We left it there and it is still there.

It may be still there, so far as the putting down of profiteering by this Bill is concerned. If we are to go into that question, it will occupy much more time than I intended this Bill should occupy. I should have to require—as I think I shall have to require in future, when anybody stands up to talk about profiteering—a definition of "profiteering." What is profiteering? Is the word used in the sense in which the word was made popular by "The New Statesman," or by "The New Age" in the days before the war—goods produced for profit? Or does it mean some type of extravagant or extraordinary profit? Who is to draw the line between what, I am sure, Deputy Cooper would call, on the one hand, "ordinary profit" and what, on the other hand, he would describe as "extraordinary profit"? When you say that there is no anti-profiteering Bill, I can argue that there cannot be any anti-profiteering Bill until we all go over under Deputy Johnson's leadership. I do not know that Deputy Cooper would regard that as an end to be desired.

Sometimes I would.

The question of the Advisory Committees has been raised, and from the way Deputy Cooper introduced his remarks, he went further, I think, than he intended. He said I had set up very good Advisory Committees under this Act, and he asked whether Ministers or Deputies interfered with those Advisory Committees by going to their constituents and promising certain things. The report of a speech made by the Minister for External Affairs, has been mentioned. What did the Minister for External Affairs actually say? As I was not present, I cannot say, but I know what he went there prepared to say. He went prepared to make the very ordinary and simple statement that the Clondalkin Paper Mills had made application for a guarantee, and that that guarantee had, in fact, been passed by the Advisory Committee. Those are the simple facts. There is nothing to be added to them. I do not see that it is going out of the way for either a Minister or a Deputy to address his constituents and to give them certain information which any Deputy here could have got by way of question.

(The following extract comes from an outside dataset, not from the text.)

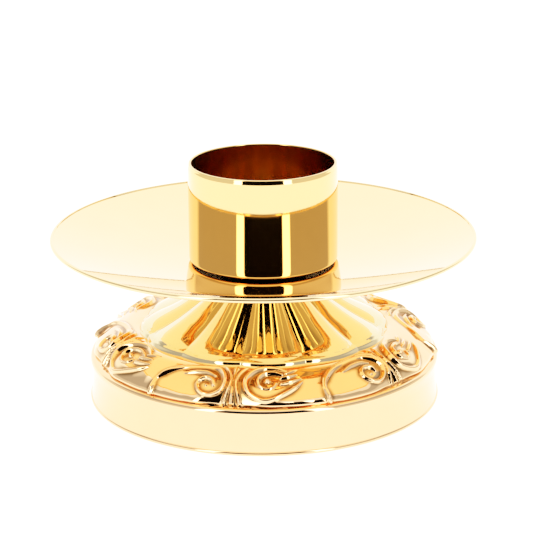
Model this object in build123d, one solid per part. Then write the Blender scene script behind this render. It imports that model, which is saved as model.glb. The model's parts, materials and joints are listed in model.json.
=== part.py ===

There have been, under Section 2 of the Act, 30 applications, of which three only have been recommended. These three are co-operative societies. I do not know whether that is what the Deputy means by speaking of associations which are "not of the ordinary commercial type of association." Three co-operative societies have had their applications for loans recommended. Ten applications have been rejected. A certain number of others have been examined by the Committee, but no decision has yet been come to.

Would the Minister give us further details? Will the loans tend to make the goods of these co-operative societies cheaper?

The applicant companies who have received recommendations from the Committee are: the Waterford Co-operative Society, the Kildare Co-operative Society, and the Collooney Co-operative Agricultural and Dairy Society. These are the only three. There have been only 30 applications under Section 2 of the Act. Under Section 1, there have been about 265 applications. All told, there have been about 300 applications. Of these, there have been recommended by the Advisory Committee, to date, about 21. There have been definitely and finally rejected about 31. About 52 have been examined by the Committee, which has not yet come to a decision upon them. That does not exhaust the list. The mere addition of these last three sets of figures will not amount to 300. The explanation is quite simple.

A very big number of claims came before the Committee, which were found on a first glance, to be outside the terms of the Act and to be simply a matter for rejection. There was, apparently, a certain amount of misunderstanding as to the purpose of this Act. One of the first letters received in my Department was from a gentleman who said that he had observed from the newspapers that loans were about to be granted by the Government, and that he wanted one. Another gentleman framed his application in an alternative way. He said he would not mind whether it was a loan or a Government job he got. But he wanted either. There have been quite a number of applications which were outside the scope of the Act. Of the Advisory Committee, what Deputy Cooper has said casually, should be supplemented by me. I got five men who were sufficiently unselfish to give a considerable amount of their time, and to take themselves away from their own business, to give care and attention to the applications received under this Act. The three who formed the Committee for the purposes of Part 1 of the Act, have been much more called upon than the full Committee for the purposes of Part 2. From these three, if I might single them out, for that reason, we have got the most constant attendance and the most careful consideration for all the applications that came up. The amount of service that has been rendered by these three gentlemen, in an honorary way, to the State, has been more than any tribute I could pay them here, would do justice to. I have been fortunate in securing that two, at least, of them will remain on if the Act is to be extended for a further period. The third I omit, because I have not yet been in a position to approach him, and see if he will continue to act. I have great hopes that he will also continue to serve. Deputy Bryan Cooper raised one question, and I had rather hoped I might get him to speak again on the point when I had emphasised, in reading, the longer title of the Bill—"An Act to extend the limit of time imposed." I fear, however, that the amendment that he projected will hardly find a place in this Bill.

On reading the Bill, I am inclined to think so, too.

I was going to suggest that that was not a matter for me to rule on. It was a matter for the Ceann Comhairle to rule later, if the Deputy proceeded with his amendment. I have given certain figures as to the amount of money guaranteed. These things will be more clearly set out in the quarterly statement to be issued after the 31st July. These statements have not contained very much information so far. The position was clear to Deputies. They will remember that there was a certain hindrance to the free operation of this Act in its early stages, and, consequently, it was not possible to have applications dealt with, and to have recommendations put through with the speed that was desirable. However, that difficulty has been got over, and the final statement will show the position for the yearly period of this first Act. From that on, I hope the quarterly statement will give much more information than the quarterly statement issued heretofore gave.

Question—"That the Bill be read a second time"—put, and agreed to.
Committee Stage to be taken on Friday, 12th June.